Rebecca Clarke (1886-1979) was an Anglo-American composer and violist. Self-deprecating to a fault, her music fell completely out of performance during her own lifetime, only to be rediscovered in 1976 due to an interview she gave with Robert Sherman about Myra Hess. In the course of the interview, Sherman realised that Clarke herself was a composer and later dedicated a programme to the performance of her works. By far her best known work is the Viola Sonata (also transcribed for cello), which is now featured on over fifteen recordings. She left behind a small but compelling body of work, much of it for the viola.

Clarke’s initial musical studies were as a violinist at the Royal Academy of Music. She was transferred to the Royal College of Music by her overbearing father, apparently when her harmony teacher had declared his love for her. Here she studied composition with Charles Stanford, and viola with Lionel Tertis. Her characteristic lack of self-confidence is demonstrated in a comment on her studies with Stanford:

“That I was the only woman he accepted was a source of great pride to me, though I knew full well that I never really deserved it.”

Clarke forged a highly successful career as a violist, playing with musicians including Pablo Casals, Arthur Rubenstein and Jacques Thibaut. In 1912 she was one of six female string players to be accepted into Henry Wood’s Queen’s Hall Orchestra, making her one of the earliest female professional orchestral musicians. (The male players were ‘disgusted’ according to Clarke, but eventually accepted their female colleagues.) In 1925 she performed a recital of her own works at the Wigmore Hall, and she was a member of the English Ensemble, an all-female piano quartet with whom she toured extensively. Her major breakthrough as a composer came in 1919 when she entered her Viola Sonata into the annual chamber music competition in Pittsfield, Massachusetts. Compositions were submitted anonymously, and Clarke’s Sonata was tied in the jury vote with a suite by Ernest Bloch. The discovery that her sonata had been written by a woman was so shocking that there were numerous press rumours that ‘Rebecca Clarke’ must be a pseudonym for a male composer. There was even some suggestion that it was another name taken by Ernest Bloch. In her programme note for a recital of the Sonata in 1977, Clarke confirms that she does indeed exist, and that the Sonata is her unaided work.
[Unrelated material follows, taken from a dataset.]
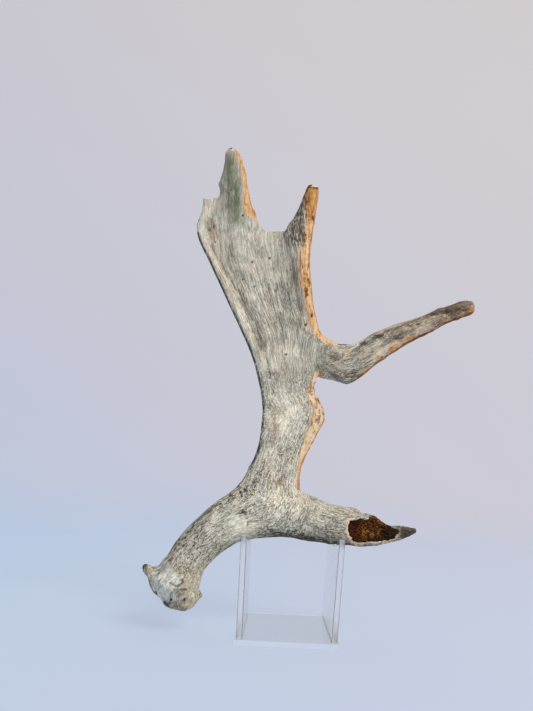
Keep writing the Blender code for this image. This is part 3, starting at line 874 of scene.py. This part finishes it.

Clarke had an ambiguous relationship with her status as a ‘woman composer’. In an interview with Ellen Lerner in 1976, she claims that the only reason her music had been relatively regularly performed at some points of her life was that ‘people were so anxious to be fair to women.’ However, in the same interview she tells of a concert she gave where, embarrassed by the number of her own pieces on the programme, she claimed that one of the works was by the composer ‘Anthony Trent’. In press coverage of the concert, the work by ‘Trent’ was given more coverage than those by Clarke, despite her belief that it was musically inferior.

Clarke spent the Second World War stranded in the United States, unable to obtain a visa to return to Britain. During this time she composed a number of works including her Passacaglia on an English Tune and Prelude, Allegro and Pastorale for viola and clarinet. In 1944 she met and married composer and pianist James Friskin. Despite his encouragement of her, she stopped composing after her marriage. Reflecting on this decision in 1978, Clarke said:

“I’m awfully sorry now that I didn’t [write anything more] because I’ve always felt that I had it in me to write something really good, perhaps, if I’d only gone on with it.”

Clarke is one of the composers performed most frequently by Scordatura, and on a personal level she is one of my favourite composers. We will be performing her Prelude, Allegro and Pastorale in Cambridge on 5th May, and have commissioned a companion piece to go with it which will be premiered in Cheltenham next year.